Task statement: Find the lines that contain the word "materials" and copy each one.

Records that describe objects:
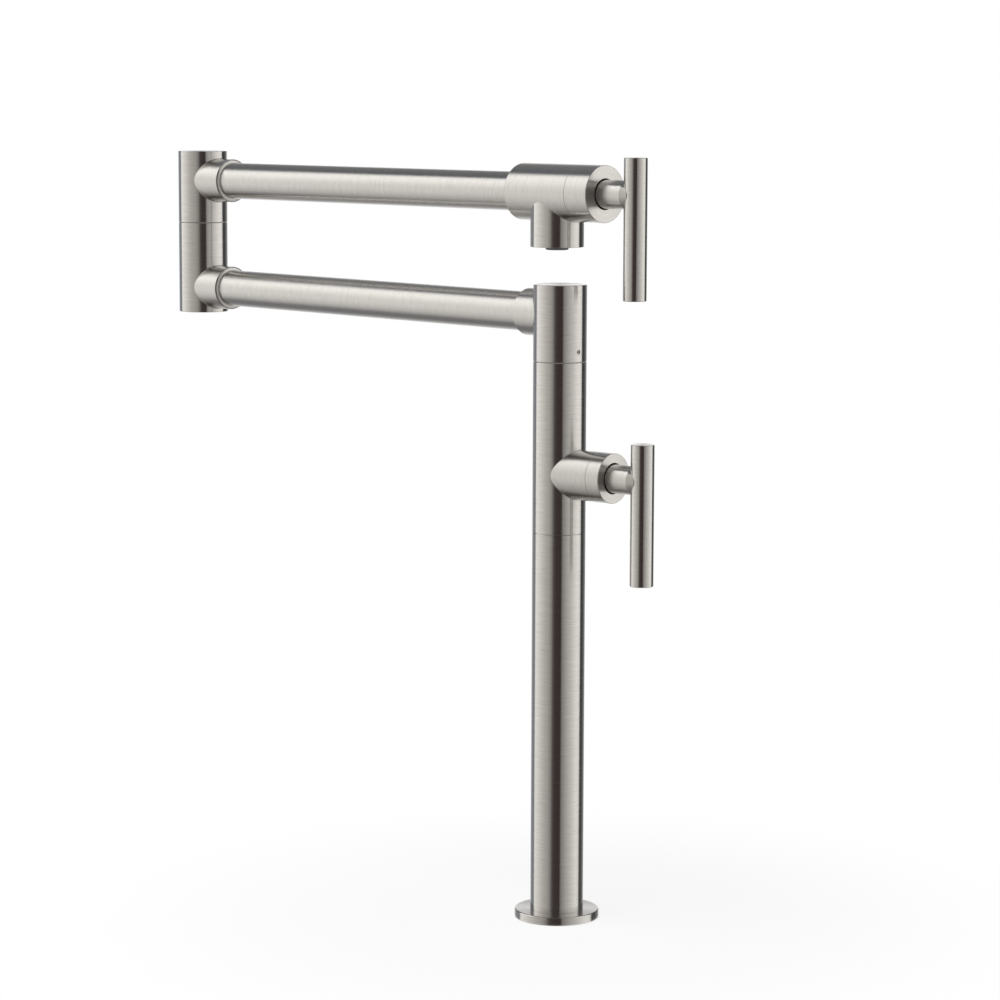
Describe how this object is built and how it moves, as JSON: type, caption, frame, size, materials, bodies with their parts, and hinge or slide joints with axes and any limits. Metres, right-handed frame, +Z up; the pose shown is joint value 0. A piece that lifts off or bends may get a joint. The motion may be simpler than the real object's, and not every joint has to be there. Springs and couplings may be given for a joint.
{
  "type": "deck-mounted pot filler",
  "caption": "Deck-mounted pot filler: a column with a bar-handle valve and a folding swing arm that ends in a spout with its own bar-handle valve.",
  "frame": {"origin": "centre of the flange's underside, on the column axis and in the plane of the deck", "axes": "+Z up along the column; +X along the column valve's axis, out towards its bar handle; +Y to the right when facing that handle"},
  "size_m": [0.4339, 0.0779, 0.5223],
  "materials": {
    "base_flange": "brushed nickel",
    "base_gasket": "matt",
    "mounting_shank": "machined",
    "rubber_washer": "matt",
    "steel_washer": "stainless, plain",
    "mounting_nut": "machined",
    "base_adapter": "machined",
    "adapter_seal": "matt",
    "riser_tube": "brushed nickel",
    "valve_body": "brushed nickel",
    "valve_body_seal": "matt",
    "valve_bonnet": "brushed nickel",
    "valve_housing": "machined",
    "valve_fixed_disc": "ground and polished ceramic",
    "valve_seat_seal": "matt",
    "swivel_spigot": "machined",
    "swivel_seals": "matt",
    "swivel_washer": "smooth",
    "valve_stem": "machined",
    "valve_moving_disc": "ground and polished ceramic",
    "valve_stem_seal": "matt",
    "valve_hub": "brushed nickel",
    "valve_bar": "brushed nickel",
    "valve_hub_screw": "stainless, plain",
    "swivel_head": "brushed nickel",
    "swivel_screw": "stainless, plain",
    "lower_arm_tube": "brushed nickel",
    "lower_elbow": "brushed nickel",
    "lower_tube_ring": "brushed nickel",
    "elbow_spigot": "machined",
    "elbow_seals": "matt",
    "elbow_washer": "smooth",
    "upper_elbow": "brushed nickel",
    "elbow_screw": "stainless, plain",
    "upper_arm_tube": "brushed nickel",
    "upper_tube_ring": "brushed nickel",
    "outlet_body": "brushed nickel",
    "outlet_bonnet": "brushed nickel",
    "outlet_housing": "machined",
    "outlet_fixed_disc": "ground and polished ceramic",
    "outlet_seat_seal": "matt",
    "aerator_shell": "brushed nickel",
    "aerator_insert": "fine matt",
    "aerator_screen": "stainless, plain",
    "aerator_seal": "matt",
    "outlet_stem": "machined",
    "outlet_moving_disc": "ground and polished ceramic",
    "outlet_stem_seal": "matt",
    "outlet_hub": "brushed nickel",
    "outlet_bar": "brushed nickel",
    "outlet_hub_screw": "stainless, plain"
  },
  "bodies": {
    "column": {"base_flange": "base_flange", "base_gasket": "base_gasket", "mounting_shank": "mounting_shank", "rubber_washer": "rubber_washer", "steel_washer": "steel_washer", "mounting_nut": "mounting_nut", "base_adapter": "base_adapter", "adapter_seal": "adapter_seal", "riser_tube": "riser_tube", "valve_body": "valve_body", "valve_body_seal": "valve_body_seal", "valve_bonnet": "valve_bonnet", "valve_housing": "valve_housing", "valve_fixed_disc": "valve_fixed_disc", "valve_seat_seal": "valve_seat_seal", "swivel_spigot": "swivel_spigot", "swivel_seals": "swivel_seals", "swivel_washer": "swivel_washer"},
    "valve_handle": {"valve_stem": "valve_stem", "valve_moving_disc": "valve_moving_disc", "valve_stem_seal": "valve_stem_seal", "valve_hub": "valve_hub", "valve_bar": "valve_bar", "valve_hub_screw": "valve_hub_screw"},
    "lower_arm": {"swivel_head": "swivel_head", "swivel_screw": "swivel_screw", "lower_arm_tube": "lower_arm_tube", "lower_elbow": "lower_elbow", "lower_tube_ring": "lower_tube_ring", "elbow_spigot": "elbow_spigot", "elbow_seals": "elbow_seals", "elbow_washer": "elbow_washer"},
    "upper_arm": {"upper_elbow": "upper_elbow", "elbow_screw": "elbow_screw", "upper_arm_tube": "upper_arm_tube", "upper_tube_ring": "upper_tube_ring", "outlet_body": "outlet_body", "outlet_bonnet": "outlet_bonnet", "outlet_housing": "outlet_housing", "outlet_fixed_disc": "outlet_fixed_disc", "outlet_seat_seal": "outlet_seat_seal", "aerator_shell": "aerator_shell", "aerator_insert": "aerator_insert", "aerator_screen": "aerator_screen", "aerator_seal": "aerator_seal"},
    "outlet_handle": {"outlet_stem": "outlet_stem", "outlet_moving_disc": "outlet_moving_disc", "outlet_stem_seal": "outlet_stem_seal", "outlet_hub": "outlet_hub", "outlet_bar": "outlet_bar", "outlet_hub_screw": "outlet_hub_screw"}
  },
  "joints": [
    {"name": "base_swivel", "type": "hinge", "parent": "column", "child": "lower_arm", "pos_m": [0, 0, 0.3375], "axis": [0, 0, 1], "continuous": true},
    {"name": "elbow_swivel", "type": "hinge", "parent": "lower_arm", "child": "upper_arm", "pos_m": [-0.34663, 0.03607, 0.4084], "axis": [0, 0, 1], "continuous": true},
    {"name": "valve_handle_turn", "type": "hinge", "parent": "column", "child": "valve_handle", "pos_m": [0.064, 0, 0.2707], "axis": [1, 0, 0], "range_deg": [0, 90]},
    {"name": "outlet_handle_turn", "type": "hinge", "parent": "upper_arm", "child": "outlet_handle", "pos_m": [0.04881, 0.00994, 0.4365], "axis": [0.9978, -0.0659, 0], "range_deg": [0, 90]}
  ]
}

---

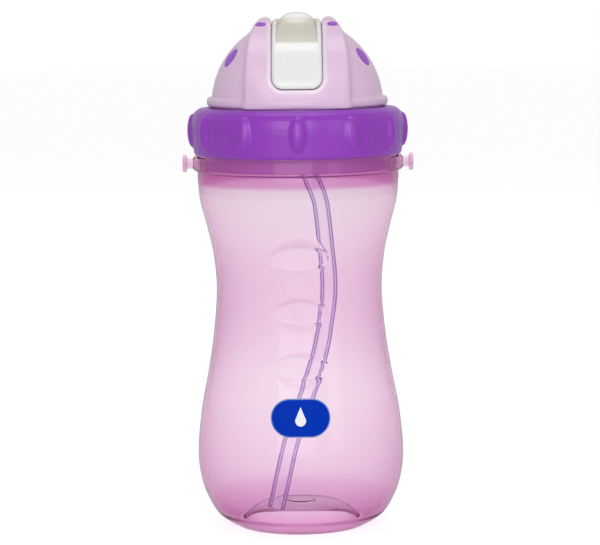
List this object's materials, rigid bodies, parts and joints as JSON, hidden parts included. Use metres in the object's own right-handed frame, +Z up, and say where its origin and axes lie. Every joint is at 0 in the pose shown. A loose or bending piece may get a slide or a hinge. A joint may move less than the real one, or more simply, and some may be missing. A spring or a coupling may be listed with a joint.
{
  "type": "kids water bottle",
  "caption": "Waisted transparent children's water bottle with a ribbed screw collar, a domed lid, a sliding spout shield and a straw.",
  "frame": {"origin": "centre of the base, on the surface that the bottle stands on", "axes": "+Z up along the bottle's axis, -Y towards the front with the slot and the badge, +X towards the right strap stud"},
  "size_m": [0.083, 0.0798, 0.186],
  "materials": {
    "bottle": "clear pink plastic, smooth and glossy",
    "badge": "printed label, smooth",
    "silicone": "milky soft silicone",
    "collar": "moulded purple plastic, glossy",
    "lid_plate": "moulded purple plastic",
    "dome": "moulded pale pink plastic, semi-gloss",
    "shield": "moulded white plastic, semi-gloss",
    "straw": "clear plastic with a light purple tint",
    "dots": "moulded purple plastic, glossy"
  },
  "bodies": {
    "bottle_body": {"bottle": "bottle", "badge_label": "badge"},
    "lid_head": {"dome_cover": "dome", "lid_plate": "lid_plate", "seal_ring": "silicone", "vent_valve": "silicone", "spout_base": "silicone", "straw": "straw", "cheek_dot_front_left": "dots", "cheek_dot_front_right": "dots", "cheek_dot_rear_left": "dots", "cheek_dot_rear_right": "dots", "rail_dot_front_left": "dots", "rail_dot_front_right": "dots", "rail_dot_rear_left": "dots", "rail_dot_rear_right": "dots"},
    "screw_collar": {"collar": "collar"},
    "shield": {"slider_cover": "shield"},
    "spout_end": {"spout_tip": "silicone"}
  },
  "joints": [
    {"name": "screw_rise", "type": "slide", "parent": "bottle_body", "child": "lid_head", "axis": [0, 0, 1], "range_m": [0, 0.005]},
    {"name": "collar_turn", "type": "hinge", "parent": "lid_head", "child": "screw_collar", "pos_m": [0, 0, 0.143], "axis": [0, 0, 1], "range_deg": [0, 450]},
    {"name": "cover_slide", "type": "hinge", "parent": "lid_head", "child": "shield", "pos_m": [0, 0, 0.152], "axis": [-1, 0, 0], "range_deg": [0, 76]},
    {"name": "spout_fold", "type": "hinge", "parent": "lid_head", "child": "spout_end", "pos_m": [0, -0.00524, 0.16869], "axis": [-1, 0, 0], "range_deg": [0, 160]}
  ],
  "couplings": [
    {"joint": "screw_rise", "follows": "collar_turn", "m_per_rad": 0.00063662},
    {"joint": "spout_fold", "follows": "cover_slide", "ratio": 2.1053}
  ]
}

Task answer:
Describe how this object is built and how it moves, as JSON: type, caption, frame, size, materials, bodies with their parts, and hinge or slide joints with axes and any limits. Metres, right-handed frame, +Z up; the pose shown is joint value 0. A piece that lifts off or bends may get a joint. The motion may be simpler than the real object's, and not every joint has to be there. Springs and couplings may be given for a joint.
  "materials": {
List this object's materials, rigid bodies, parts and joints as JSON, hidden parts included. Use metres in the object's own right-handed frame, +Z up, and say where its origin and axes lie. Every joint is at 0 in the pose shown. A loose or bending piece may get a slide or a hinge. A joint may move less than the real one, or more simply, and some may be missing. A spring or a coupling may be listed with a joint.
  "materials": {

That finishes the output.